Passing it to the event loop using asyncio.run
Awaiting on them
Running multiple coroutines concurrently by using asyncio.gather

But, what if we wanted to spawn a task dynamically ? For instance, suppose we have a main loop handling events coming from the standard input, and in certain cases, we should spawn a long-running process in parallel to avoid blocking the loop.

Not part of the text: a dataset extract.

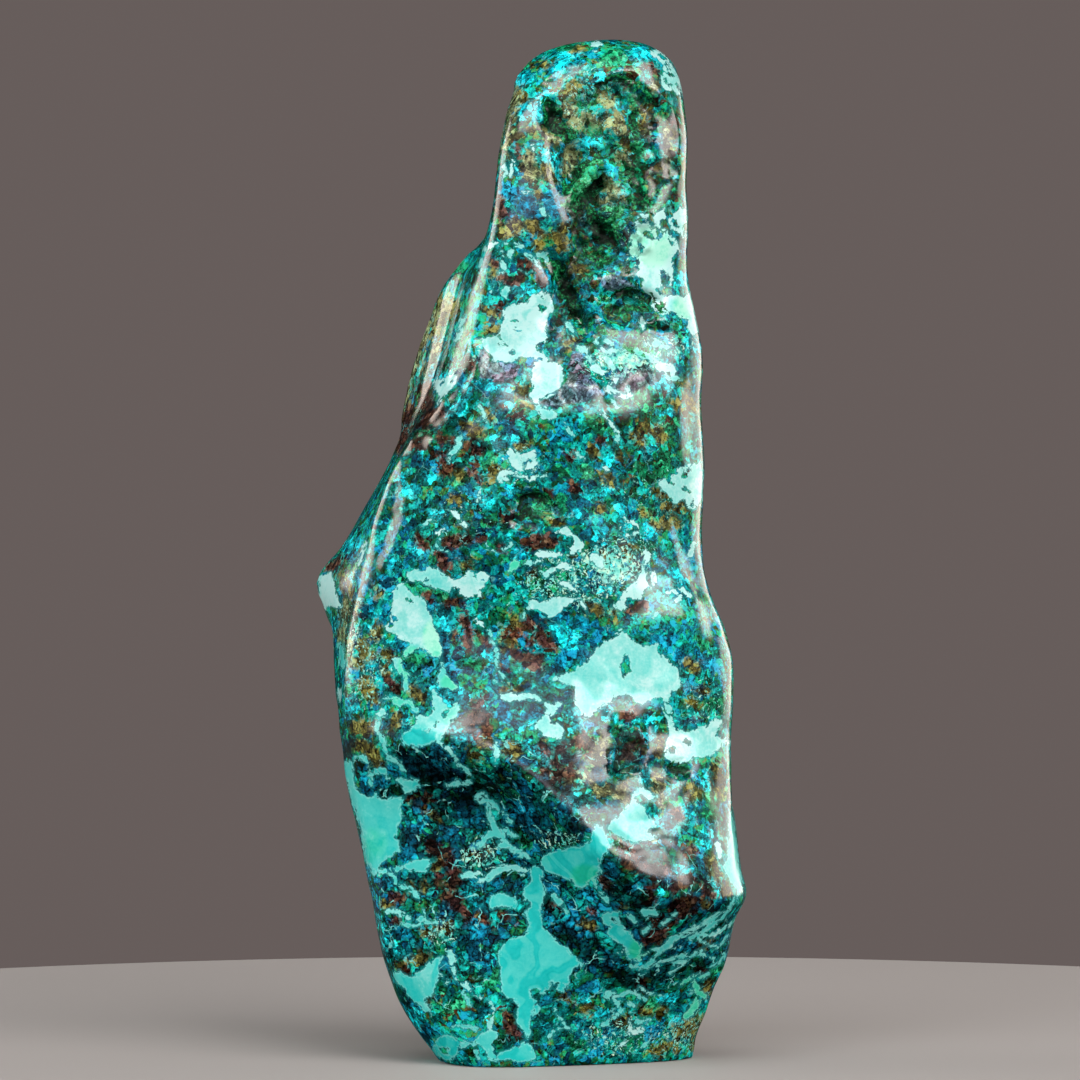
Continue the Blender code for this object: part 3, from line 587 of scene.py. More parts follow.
# %% Lay in the cyan fragments
cyan = empty_field()
CYAN_MARKS = (
    (9, (527, 110), (538, 112)), (6, (541, 146), (550, 160), (559, 176)), (5, (522, 81), (533, 79)),
    (4, (540, 95), (546, 93)), (5, (557, 71), (566, 66)), (3, (563, 57), (578, 56)),
    (4, (598, 78), (604, 80)), (3, (616, 104), (615, 112)), (4, (624, 159), (629, 158)),
    (3, (609, 170), (610, 172)), (3, (600, 199), (606, 198)), (4, (620, 194), (626, 194)),
    (3, (573, 142), (574, 144)), (4, (588, 142), (594, 143)), (3, (515, 168), (515, 172)),
    (4, (636, 53), (648, 56)), (4, (546, 284), (548, 287)), (6, (520, 292), (530, 290)),
    (4, (606, 326), (606, 335)), (7, (690, 338), (694, 346)), (5, (680, 280), (687, 278)),
    (4, (605, 270), (612, 266)), (5, (655, 383), (668, 386)), (3, (662, 413), (670, 412)),
    (5, (465, 391), (466, 398)), (6, (458, 408), (452, 414)), (5, (432, 371), (440, 376)),
    (4, (483, 386), (487, 388)), (4, (496, 384), (503, 389)), (4, (506, 403), (513, 408)),
    (5, (507, 440), (516, 444)), (4, (492, 438), (496, 446)), (4, (484, 501), (491, 503)),
    (4, (420, 453), (422, 457)), (6, (403, 484), (413, 492)), (4, (427, 477), (430, 479)),
    (4, (431, 513), (439, 517)), (5, (512, 491), (516, 494)), (5, (572, 513), (581, 517)),
    (4, (584, 495), (586, 500)), (4, (610, 454), (606, 463)), (5, (619, 504), (622, 512)),
    (4, (604, 492), (598, 496)), (3, (622, 526), (634, 525)), (6, (646, 528), (657, 533)),
    (7, (599, 539), (598, 547)), (3, (625, 540), (640, 541)), (6, (673, 572), (682, 580)),
    (4, (602, 592), (606, 589)), (3, (611, 563), (613, 566)), (4, (577, 582), (580, 585)),
    (3, (539, 593), (541, 596)), (5, (349, 545), (353, 543)), (5, (370, 628), (374, 626)),
    (4, (375, 615), (378, 616)), (4, (393, 563), (398, 567)), (4, (417, 552), (419, 554)),
    (3, (350, 576), (350, 579)), (4, (337, 624), (342, 623)), (8, (440, 693), (462, 697)),
    (8, (556, 632), (570, 642)), (6, (443, 612), (444, 628)), (4, (488, 652), (495, 658)),
    (4, (532, 650), (539, 648)), (8, (455, 731), (463, 736)), (5, (482, 703), (483, 712)),
    (5, (571, 712), (578, 718)), (6, (534, 747), (542, 751)), (5, (566, 793), (571, 799)),
    (5, (576, 806), (580, 811)), (4, (520, 725), (532, 724)), (2.5, (566, 730), (580, 730)),
    (5, (402, 715), (406, 722)), (6, (649, 738), (652, 728)), (5, (645, 772), (648, 779)),
    (4, (706, 784), (708, 774)), (4, (686, 812), (688, 815)), (5, (605, 711), (609, 716)),
    (4, (634, 720), (649, 722)), (4, (707, 836), (704, 847)), (6, (680, 870), (686, 868)),
    (4, (700, 862), (708, 873), (716, 885), (720, 897)), (4, (660, 890), (658, 901)),
    (3, (639, 884), (637, 893)), (3, (660, 822), (663, 824)), (4, (404, 955), (412, 944)),
    (5, (396, 952), (406, 953)), (4, (482, 904), (486, 907)), (4, (462, 891), (468, 888)),
    (4, (468, 898), (474, 901)), (4, (580, 999), (586, 998)), (4, (610, 1016), (618, 1012)),
    (4, (676, 1022), (690, 1019)), (4, (700, 1004), (706, 1000)), (4, (662, 1001), (672, 999)),
    (5, (385, 935), (386, 948)), (3, (379, 915), (381, 926)), (4, (412, 1008), (420, 1012)),
    (2, (410, 1012), (418, 1030)), (4, (543, 1027), (547, 1029)), (4, (582, 1030), (584, 1033)),
    (4, (598, 1012), (606, 1014)), (3, (618, 850), (624, 856)), (4, (484, 1013), (486, 1019)),
    (4, (355, 700), (351, 712)), (4, (640, 964), (632, 950)), (4, (386, 640), (394, 643)),
    (4, (378, 676), (384, 672)), (4, (370, 667), (374, 664)), (3, (516, 557), (526, 553)),
    (5, (648, 455), (652, 448)), (3, (500, 548), (506, 540)), (4, (545, 764), (549, 762)),
    (4, (598, 880), (604, 884)),
)
lay_marks("cyan", cyan, CYAN_MARKS)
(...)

The following example depicts this scenario. A third-party library called aiofiles is used, because the native read system call would block the loop.

import asyncio
import aiofiles

async def delayed_echo(text):
    await asyncio.sleep(1)
    print(f"  Your text back, after 1 sec: {text}")

async def main():
    async with aiofiles.open("/dev/stdin", "r") as f:
        while True:
            text = await f.readline()
            task = asyncio.create_task(delayed_echo(text))

asyncio.run(main())

As you can see, the asyncio.create_task function is provided to allow running on-demand tasks concurrently. It’s the async equivalent of creating threads. The function returns a task handle as well, although it’s being ignored in our case. The handle allows the application to cancel or to join the task waiting for its conclusion.

Conclusion

This article gives a glimpse of the fundamentals and will help you start to get acquainted with async programming. This is a really strong buzzword right now, not only in the python world but in web software development in general. There’s a whole ecosystem of apps and tools being developed to leverage this new approach. I think it’s really something worth going deeper if you want to juice up your skills as a developer capable of writing modern Python code.

The emerging of WebSocket-enabled servers also impacts front-end development. Maybe it could mean a shift in what it’s known as best practice for web software design nowadays. This is noticeable by the bubbling up of new tools as Hotwire, Livewire, and Liveview.

My suggestion is to go beyond this post and read other authors as well, there’s a lot of material out there. When you feel comfortable, try to build something meaningful as you go over the asyncio documentation exploring more code examples.